─── DATA SHOWN

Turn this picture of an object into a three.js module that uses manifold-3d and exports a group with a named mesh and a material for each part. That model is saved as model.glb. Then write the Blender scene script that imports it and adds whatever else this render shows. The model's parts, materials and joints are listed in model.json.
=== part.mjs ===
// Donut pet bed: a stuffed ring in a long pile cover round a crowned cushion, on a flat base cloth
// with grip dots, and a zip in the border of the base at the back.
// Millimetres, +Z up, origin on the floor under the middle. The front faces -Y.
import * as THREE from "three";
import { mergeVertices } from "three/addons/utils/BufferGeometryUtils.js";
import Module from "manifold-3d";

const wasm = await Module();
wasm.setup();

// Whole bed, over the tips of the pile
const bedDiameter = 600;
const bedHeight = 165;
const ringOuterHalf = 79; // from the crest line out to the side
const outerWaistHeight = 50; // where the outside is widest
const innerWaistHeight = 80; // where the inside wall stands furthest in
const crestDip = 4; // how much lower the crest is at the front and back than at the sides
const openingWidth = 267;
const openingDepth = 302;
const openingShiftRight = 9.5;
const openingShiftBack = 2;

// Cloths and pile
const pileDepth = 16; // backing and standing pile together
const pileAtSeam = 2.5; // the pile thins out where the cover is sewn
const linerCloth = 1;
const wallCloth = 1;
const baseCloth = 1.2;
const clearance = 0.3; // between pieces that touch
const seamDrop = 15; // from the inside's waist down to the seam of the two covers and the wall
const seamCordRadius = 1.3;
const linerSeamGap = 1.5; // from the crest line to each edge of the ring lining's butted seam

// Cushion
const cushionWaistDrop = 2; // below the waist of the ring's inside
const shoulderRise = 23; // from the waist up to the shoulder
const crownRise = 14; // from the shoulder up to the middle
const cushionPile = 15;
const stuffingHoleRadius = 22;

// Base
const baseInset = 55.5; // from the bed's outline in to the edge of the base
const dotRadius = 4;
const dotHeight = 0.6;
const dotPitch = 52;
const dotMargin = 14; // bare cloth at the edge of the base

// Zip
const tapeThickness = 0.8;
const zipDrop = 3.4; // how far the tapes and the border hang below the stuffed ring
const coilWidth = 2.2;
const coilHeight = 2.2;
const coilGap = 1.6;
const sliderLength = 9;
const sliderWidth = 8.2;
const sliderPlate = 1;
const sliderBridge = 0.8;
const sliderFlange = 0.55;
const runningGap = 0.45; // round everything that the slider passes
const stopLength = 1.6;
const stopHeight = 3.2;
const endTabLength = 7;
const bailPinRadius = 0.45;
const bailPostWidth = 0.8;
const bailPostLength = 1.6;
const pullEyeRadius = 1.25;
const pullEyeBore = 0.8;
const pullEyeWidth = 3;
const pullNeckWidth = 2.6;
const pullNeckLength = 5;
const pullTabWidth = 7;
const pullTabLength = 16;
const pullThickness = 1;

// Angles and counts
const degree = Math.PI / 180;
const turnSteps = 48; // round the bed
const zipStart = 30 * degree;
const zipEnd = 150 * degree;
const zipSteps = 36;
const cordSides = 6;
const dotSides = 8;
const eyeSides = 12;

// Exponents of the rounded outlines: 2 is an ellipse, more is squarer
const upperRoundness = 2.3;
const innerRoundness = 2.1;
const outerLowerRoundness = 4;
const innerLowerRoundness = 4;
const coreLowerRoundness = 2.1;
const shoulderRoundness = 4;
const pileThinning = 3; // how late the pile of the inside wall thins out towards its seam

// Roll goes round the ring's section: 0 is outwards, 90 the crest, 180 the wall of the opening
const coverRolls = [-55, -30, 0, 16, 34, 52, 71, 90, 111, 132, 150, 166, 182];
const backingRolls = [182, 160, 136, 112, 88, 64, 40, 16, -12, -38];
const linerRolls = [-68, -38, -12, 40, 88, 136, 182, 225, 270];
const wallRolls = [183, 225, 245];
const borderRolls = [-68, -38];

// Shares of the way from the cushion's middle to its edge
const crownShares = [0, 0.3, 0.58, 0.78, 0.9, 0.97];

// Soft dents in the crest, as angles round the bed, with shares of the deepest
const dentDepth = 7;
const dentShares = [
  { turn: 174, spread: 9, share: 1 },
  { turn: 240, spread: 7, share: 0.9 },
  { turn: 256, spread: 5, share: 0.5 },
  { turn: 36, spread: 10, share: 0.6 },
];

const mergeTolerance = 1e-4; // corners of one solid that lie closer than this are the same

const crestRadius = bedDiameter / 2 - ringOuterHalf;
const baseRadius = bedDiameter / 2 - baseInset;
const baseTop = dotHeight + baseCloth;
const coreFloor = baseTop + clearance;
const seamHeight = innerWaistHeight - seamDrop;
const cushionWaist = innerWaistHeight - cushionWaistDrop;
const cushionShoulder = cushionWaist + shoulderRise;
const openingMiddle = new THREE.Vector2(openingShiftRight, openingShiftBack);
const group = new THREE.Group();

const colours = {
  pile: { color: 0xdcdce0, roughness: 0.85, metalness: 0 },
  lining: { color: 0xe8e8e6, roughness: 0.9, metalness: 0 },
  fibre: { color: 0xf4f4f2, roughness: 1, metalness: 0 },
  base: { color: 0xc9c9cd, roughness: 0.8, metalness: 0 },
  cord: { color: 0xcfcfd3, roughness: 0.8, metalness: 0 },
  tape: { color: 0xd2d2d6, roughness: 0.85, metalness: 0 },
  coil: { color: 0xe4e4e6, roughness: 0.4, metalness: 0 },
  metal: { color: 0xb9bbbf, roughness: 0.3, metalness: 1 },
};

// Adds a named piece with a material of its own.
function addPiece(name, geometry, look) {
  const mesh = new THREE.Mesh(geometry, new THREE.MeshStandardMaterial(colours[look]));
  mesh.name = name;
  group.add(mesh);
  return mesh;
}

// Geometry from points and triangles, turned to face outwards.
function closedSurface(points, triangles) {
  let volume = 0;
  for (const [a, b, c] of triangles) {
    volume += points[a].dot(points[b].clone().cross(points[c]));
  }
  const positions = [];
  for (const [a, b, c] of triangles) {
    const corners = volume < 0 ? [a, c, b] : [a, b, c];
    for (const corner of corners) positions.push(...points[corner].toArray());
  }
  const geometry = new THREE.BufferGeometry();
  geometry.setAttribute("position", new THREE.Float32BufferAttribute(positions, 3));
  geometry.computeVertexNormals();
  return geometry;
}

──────

BRIEF: Repeat the material above in full, keeping every word.

EXERCISE RESPONSE:
Turn this picture of an object into a three.js module that uses manifold-3d and exports a group with a named mesh and a material for each part. That model is saved as model.glb. Then write the Blender scene script that imports it and adds whatever else this render shows. The model's parts, materials and joints are listed in model.json.
=== part.mjs ===
// Donut pet bed: a stuffed ring in a long pile cover round a crowned cushion, on a flat base cloth
// with grip dots, and a zip in the border of the base at the back.
// Millimetres, +Z up, origin on the floor under the middle. The front faces -Y.
import * as THREE from "three";
import { mergeVertices } from "three/addons/utils/BufferGeometryUtils.js";
import Module from "manifold-3d";

const wasm = await Module();
wasm.setup();

// Whole bed, over the tips of the pile
const bedDiameter = 600;
const bedHeight = 165;
const ringOuterHalf = 79; // from the crest line out to the side
const outerWaistHeight = 50; // where the outside is widest
const innerWaistHeight = 80; // where the inside wall stands furthest in
const crestDip = 4; // how much lower the crest is at the front and back than at the sides
const openingWidth = 267;
const openingDepth = 302;
const openingShiftRight = 9.5;
const openingShiftBack = 2;

// Cloths and pile
const pileDepth = 16; // backing and standing pile together
const pileAtSeam = 2.5; // the pile thins out where the cover is sewn
const linerCloth = 1;
const wallCloth = 1;
const baseCloth = 1.2;
const clearance = 0.3; // between pieces that touch
const seamDrop = 15; // from the inside's waist down to the seam of the two covers and the wall
const seamCordRadius = 1.3;
const linerSeamGap = 1.5; // from the crest line to each edge of the ring lining's butted seam

// Cushion
const cushionWaistDrop = 2; // below the waist of the ring's inside
const shoulderRise = 23; // from the waist up to the shoulder
const crownRise = 14; // from the shoulder up to the middle
const cushionPile = 15;
const stuffingHoleRadius = 22;

// Base
const baseInset = 55.5; // from the bed's outline in to the edge of the base
const dotRadius = 4;
const dotHeight = 0.6;
const dotPitch = 52;
const dotMargin = 14; // bare cloth at the edge of the base

// Zip
const tapeThickness = 0.8;
const zipDrop = 3.4; // how far the tapes and the border hang below the stuffed ring
const coilWidth = 2.2;
const coilHeight = 2.2;
const coilGap = 1.6;
const sliderLength = 9;
const sliderWidth = 8.2;
const sliderPlate = 1;
const sliderBridge = 0.8;
const sliderFlange = 0.55;
const runningGap = 0.45; // round everything that the slider passes
const stopLength = 1.6;
const stopHeight = 3.2;
const endTabLength = 7;
const bailPinRadius = 0.45;
const bailPostWidth = 0.8;
const bailPostLength = 1.6;
const pullEyeRadius = 1.25;
const pullEyeBore = 0.8;
const pullEyeWidth = 3;
const pullNeckWidth = 2.6;
const pullNeckLength = 5;
const pullTabWidth = 7;
const pullTabLength = 16;
const pullThickness = 1;

// Angles and counts
const degree = Math.PI / 180;
const turnSteps = 48; // round the bed
const zipStart = 30 * degree;
const zipEnd = 150 * degree;
const zipSteps = 36;
const cordSides = 6;
const dotSides = 8;
const eyeSides = 12;

// Exponents of the rounded outlines: 2 is an ellipse, more is squarer
const upperRoundness = 2.3;
const innerRoundness = 2.1;
const outerLowerRoundness = 4;
const innerLowerRoundness = 4;
const coreLowerRoundness = 2.1;
const shoulderRoundness = 4;
const pileThinning = 3; // how late the pile of the inside wall thins out towards its seam

// Roll goes round the ring's section: 0 is outwards, 90 the crest, 180 the wall of the opening
const coverRolls = [-55, -30, 0, 16, 34, 52, 71, 90, 111, 132, 150, 166, 182];
const backingRolls = [182, 160, 136, 112, 88, 64, 40, 16, -12, -38];
const linerRolls = [-68, -38, -12, 40, 88, 136, 182, 225, 270];
const wallRolls = [183, 225, 245];
const borderRolls = [-68, -38];

// Shares of the way from the cushion's middle to its edge
const crownShares = [0, 0.3, 0.58, 0.78, 0.9, 0.97];

// Soft dents in the crest, as angles round the bed, with shares of the deepest
const dentDepth = 7;
const dentShares = [
  { turn: 174, spread: 9, share: 1 },
  { turn: 240, spread: 7, share: 0.9 },
  { turn: 256, spread: 5, share: 0.5 },
  { turn: 36, spread: 10, share: 0.6 },
];

const mergeTolerance = 1e-4; // corners of one solid that lie closer than this are the same

const crestRadius = bedDiameter / 2 - ringOuterHalf;
const baseRadius = bedDiameter / 2 - baseInset;
const baseTop = dotHeight + baseCloth;
const coreFloor = baseTop + clearance;
const seamHeight = innerWaistHeight - seamDrop;
const cushionWaist = innerWaistHeight - cushionWaistDrop;
const cushionShoulder = cushionWaist + shoulderRise;
const openingMiddle = new THREE.Vector2(openingShiftRight, openingShiftBack);
const group = new THREE.Group();

const colours = {
  pile: { color: 0xdcdce0, roughness: 0.85, metalness: 0 },
  lining: { color: 0xe8e8e6, roughness: 0.9, metalness: 0 },
  fibre: { color: 0xf4f4f2, roughness: 1, metalness: 0 },
  base: { color: 0xc9c9cd, roughness: 0.8, metalness: 0 },
  cord: { color: 0xcfcfd3, roughness: 0.8, metalness: 0 },
  tape: { color: 0xd2d2d6, roughness: 0.85, metalness: 0 },
  coil: { color: 0xe4e4e6, roughness: 0.4, metalness: 0 },
  metal: { color: 0xb9bbbf, roughness: 0.3, metalness: 1 },
};

// Adds a named piece with a material of its own.
function addPiece(name, geometry, look) {
  const mesh = new THREE.Mesh(geometry, new THREE.MeshStandardMaterial(colours[look]));
  mesh.name = name;
  group.add(mesh);
  return mesh;
}

// Geometry from points and triangles, turned to face outwards.
function closedSurface(points, triangles) {
  let volume = 0;
  for (const [a, b, c] of triangles) {
    volume += points[a].dot(points[b].clone().cross(points[c]));
  }
  const positions = [];
  for (const [a, b, c] of triangles) {
    const corners = volume < 0 ? [a, c, b] : [a, b, c];
    for (const corner of corners) positions.push(...points[corner].toArray());
  }
  const geometry = new THREE.BufferGeometry();
  geometry.setAttribute("position", new THREE.Float32BufferAttribute(positions, 3));
  geometry.computeVertexNormals();
  return geometry;
}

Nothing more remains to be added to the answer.